Can the Foreign Secretary confirm for the benefit of the House that with this reappointment he will be altering travel advice to British nationals seeking to travel to the Soviet Union?

And does the government have a strategy in regards to these reestablished diplomatic ties, namely one that will promote human rights and democracy within the Soviet Union?
Mr. Speaker,

I can confirm for the Hon. Lady that every effort is being made to normalize relations with the Soviet Union, including the changing of travel advice to British nationals into that country. We are, however, not prepared to simply forego the necessary and important work of ensuring that the rights and freedoms of British nationals, not to mention their bodily security, will be respected when they do choose to travel. This is an effort which, I think, will be greatly helped by having our man on the ground in the Kremlin to assist with this process and I'm sure that, working together with the Soviet Union, we will be able to achieve regularized relations, and travel, as a matter of expedient interest.

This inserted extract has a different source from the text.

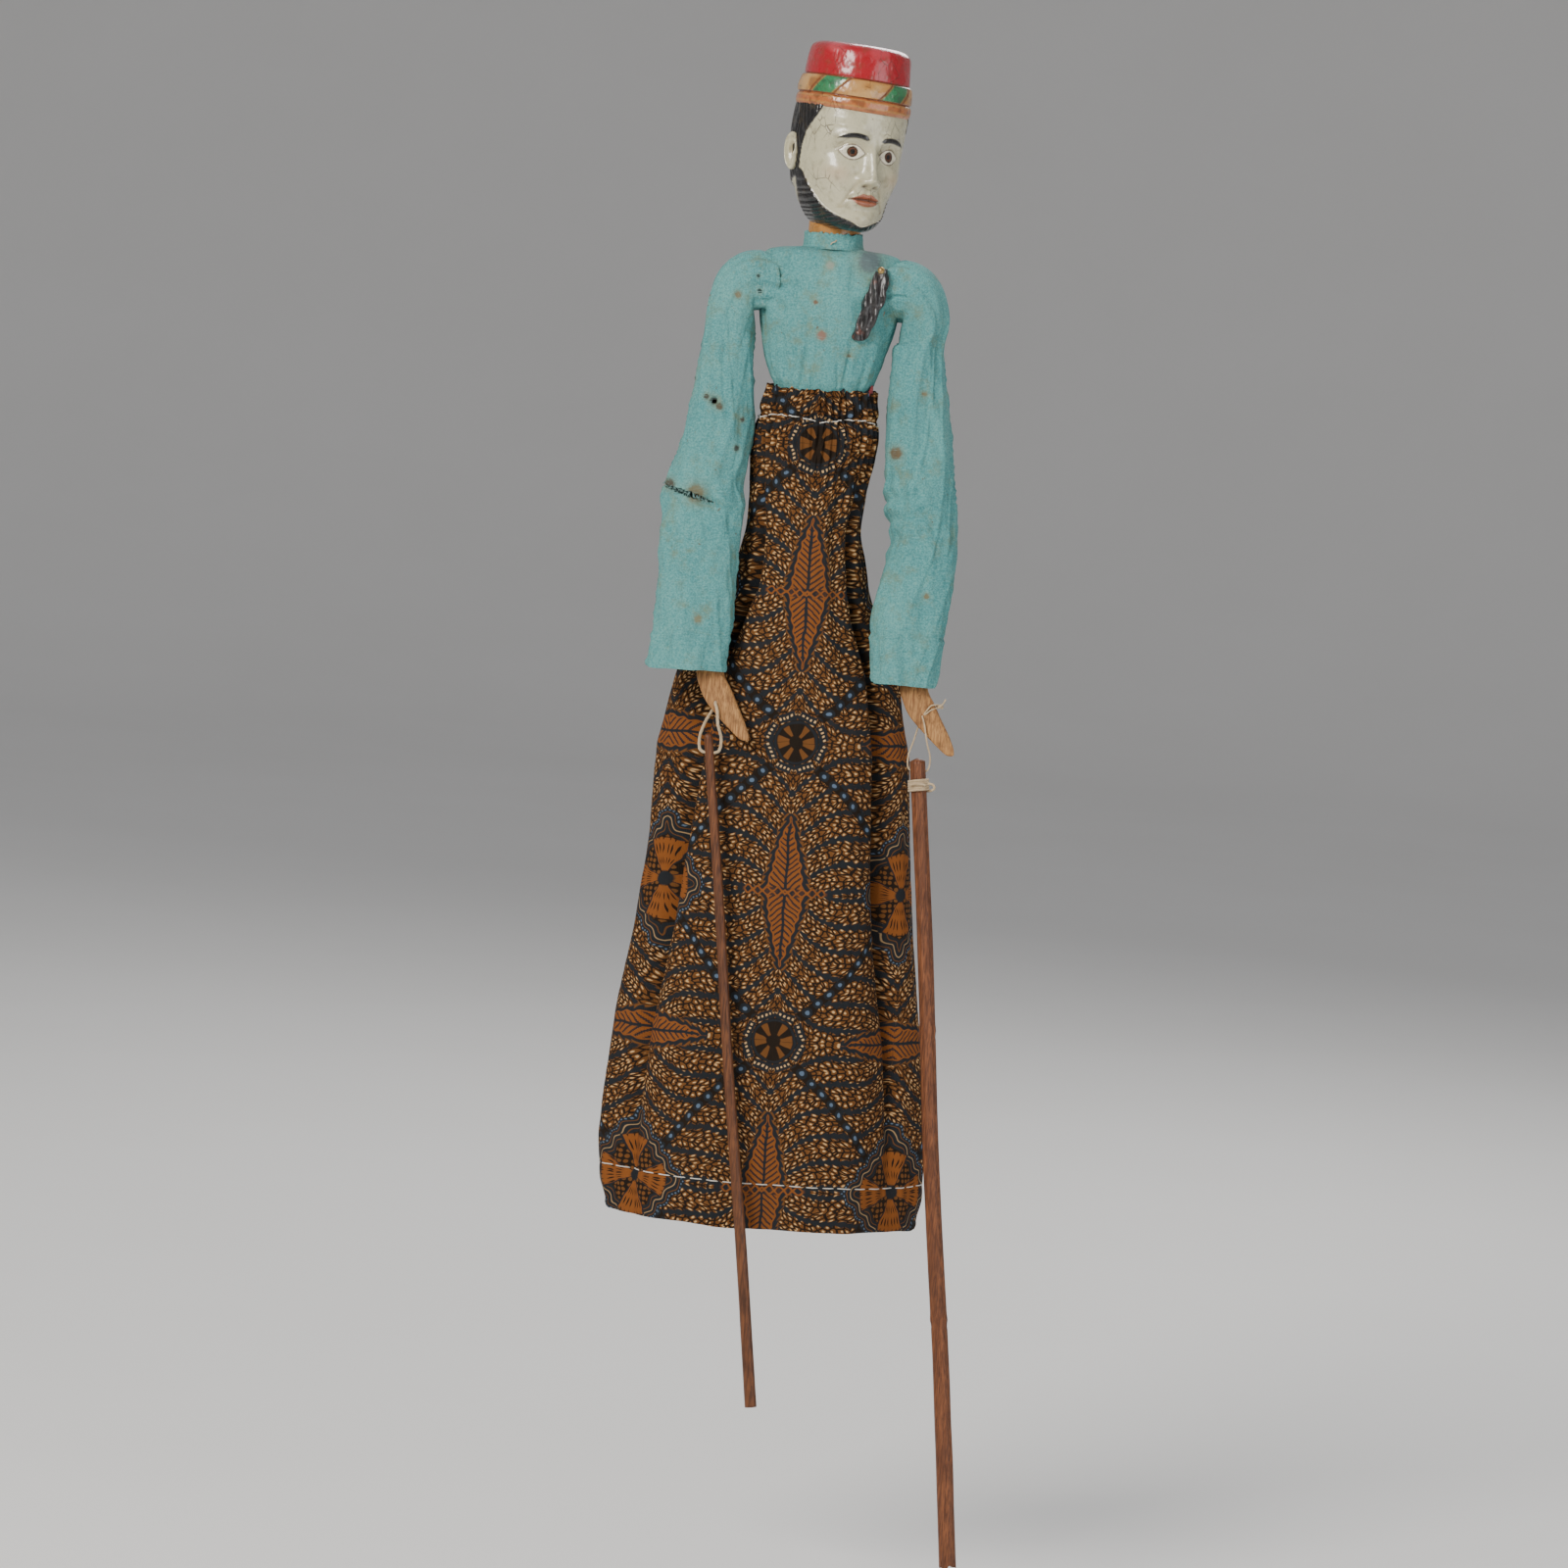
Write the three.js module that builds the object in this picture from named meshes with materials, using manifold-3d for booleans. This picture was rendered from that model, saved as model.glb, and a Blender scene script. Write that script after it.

The Hon. Lady does raise another important point and I can confirm to her and the House that freedom and democracy are central to ongoing, sensitive discussions. It should be noted, however, that before anyone can exert influence over even the meekest of interlocutors, one must have a positive relationship. How much more this is true of a strong and independently-minded Soviet Union. It is this government's policy first to regularize our relations, build a strong sense of mutual trust, and then attempt to exert our not-inconsiderable influence over proceedings. As the old saying goes, Mr. Speaker, more flies are caught with honey than with vinegar. So, too, is lasting democracy and human rights in the Soviet Union caught more assuredly with friendship than with hostility.